Menace II Society (1993)

Made for $2.5 million in 1993, Menace II Society was the feature debut of the Hughes brothers. And it was stunning to say the least. Coming hard on the heels of Colors (1988) and Boyz n the Hood (1991), Menace explored the same gang, violence, and drug issues that were ripping African-American communities apart during the crack era. But Menace put a focus on the senseless violence that still plagues urban America and the inner-cities today. Caine, played by Tyrin Turner in a raw portrayal, grows up in the ghettos of LA. When his best friend, O-Dog (Larenz Tate), shoots a Korean grocer down in cold-blood, the duo is forced to navigate a society that despises them.
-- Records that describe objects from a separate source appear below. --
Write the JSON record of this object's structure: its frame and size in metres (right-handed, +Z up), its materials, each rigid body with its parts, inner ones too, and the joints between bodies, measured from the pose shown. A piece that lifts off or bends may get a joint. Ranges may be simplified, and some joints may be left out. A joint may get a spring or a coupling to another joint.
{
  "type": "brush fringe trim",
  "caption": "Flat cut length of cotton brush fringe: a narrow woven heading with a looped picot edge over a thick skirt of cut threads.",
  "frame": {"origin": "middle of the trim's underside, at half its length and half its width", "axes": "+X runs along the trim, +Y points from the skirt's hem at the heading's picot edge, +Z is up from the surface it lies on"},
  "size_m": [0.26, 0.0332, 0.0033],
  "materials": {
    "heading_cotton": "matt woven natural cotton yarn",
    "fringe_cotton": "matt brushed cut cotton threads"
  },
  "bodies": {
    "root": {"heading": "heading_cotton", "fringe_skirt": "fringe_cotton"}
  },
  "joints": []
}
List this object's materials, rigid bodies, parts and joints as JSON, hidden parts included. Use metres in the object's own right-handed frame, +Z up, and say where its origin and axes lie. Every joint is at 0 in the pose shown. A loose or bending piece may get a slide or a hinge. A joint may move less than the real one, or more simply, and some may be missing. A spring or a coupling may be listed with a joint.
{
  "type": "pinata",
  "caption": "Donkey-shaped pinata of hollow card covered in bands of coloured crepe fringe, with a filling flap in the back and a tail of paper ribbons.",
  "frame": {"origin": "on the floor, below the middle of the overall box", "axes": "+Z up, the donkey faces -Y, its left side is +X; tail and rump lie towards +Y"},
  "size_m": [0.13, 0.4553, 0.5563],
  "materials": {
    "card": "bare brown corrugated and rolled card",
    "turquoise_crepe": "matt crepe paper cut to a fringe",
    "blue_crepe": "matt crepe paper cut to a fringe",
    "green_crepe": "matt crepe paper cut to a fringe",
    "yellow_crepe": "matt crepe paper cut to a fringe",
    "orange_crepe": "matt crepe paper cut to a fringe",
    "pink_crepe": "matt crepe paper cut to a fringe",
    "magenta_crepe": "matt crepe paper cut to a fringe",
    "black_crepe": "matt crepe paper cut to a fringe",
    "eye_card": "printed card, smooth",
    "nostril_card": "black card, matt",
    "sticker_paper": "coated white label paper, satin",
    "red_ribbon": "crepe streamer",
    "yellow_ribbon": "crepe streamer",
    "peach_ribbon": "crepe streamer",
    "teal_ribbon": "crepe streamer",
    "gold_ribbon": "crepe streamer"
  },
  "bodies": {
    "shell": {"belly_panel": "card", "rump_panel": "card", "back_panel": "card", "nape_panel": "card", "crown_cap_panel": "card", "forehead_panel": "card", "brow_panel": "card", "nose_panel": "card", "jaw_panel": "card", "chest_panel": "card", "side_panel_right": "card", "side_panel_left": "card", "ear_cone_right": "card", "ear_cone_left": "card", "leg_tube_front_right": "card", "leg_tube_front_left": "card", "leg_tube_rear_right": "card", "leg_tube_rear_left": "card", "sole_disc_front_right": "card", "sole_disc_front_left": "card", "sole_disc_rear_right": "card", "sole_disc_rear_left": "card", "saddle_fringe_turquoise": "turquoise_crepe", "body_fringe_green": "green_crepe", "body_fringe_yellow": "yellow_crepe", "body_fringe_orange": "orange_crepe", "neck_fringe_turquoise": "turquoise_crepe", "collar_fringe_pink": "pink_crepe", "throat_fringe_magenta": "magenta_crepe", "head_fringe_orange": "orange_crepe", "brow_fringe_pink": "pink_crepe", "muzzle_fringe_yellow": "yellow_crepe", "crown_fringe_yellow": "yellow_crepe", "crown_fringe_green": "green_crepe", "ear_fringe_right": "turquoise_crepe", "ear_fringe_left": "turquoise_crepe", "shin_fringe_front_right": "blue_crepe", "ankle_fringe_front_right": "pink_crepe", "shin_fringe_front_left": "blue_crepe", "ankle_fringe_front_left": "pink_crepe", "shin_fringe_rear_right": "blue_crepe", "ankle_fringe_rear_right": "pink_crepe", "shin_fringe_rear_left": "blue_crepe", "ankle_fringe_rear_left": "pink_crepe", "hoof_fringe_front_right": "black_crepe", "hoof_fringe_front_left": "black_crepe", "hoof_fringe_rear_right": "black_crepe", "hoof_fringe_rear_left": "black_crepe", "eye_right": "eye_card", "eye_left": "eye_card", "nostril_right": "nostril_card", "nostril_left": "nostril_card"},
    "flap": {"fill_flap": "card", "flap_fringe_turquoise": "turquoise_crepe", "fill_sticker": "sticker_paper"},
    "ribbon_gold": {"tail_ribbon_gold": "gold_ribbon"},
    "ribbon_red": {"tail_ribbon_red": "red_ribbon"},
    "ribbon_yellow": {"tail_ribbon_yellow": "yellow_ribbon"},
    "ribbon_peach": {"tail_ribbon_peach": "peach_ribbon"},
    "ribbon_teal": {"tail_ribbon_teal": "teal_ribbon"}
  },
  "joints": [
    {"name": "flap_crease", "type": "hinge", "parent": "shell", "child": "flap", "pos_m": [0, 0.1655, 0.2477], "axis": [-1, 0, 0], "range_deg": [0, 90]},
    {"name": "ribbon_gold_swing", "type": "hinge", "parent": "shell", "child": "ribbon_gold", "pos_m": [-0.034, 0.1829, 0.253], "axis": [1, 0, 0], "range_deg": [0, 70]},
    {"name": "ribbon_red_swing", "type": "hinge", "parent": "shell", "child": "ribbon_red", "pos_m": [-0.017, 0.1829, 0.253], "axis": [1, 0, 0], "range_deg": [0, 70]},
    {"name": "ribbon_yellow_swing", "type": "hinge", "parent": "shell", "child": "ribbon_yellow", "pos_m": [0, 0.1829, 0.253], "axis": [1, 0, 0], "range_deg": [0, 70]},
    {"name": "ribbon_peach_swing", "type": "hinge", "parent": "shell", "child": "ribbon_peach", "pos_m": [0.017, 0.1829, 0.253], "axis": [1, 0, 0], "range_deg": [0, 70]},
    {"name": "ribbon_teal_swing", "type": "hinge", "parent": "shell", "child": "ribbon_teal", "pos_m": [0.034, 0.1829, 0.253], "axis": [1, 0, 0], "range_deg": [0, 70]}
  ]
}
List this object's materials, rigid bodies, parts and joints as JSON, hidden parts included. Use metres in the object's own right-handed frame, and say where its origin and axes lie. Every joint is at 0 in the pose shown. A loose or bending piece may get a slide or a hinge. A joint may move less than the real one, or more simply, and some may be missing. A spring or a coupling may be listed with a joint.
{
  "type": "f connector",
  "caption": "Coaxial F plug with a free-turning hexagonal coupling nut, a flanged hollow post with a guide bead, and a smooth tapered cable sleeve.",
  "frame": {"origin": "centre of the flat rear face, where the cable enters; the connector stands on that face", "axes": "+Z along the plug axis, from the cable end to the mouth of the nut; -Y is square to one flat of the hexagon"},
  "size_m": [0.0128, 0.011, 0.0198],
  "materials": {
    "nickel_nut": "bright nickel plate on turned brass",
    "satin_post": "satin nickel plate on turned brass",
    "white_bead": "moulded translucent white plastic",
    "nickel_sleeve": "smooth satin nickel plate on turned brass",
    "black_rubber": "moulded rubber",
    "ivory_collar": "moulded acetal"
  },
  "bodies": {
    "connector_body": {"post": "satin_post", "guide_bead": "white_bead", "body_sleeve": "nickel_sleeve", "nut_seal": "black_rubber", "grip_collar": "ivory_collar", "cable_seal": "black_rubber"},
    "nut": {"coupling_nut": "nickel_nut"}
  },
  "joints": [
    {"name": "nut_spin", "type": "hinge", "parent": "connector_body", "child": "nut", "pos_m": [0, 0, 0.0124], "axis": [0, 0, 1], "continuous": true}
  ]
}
Jada Pinkett also stars, acting as a lifeline to Caine and trying to pull him back from the edge.

Interview With the Vampire (1994)

Based off Anne Rice’s book of the same name, Interview With the Vampire was a star studded affair. With Brad Pitt, Christian Slater, Thandie Newton, Kirsten Dunst, Antonio Banderas, and Mr. Mission Impossible himself, Tom Cruise, as the vampire Lestat, the film was massively hyped. A period piece that swirls and whirls about in ways both spooky and majestic, its quite an aesthetic feat. Most fans of the books didn’t think a film could do Rice’s work justice, but director Neil Jordan crafted a masterpiece. The story focuses on Pitt’s Louis as he details his history for a writer played by Slater. Louis describes the vampire family unit he had with Lestat, his mentor, and their daughter Claudia, played by a then-only 11-year-old Dunst in a stunning performance that foreshadowed the star she'd become. This movie can be as shocking as it is entertaining—Oprah famously walked out of a screening, explaining later to Cruise she didn't want to invite "the force of darkness" into her life. But just seeing mega-stars Pitt and Cruise as blood sucking vampires is worth it.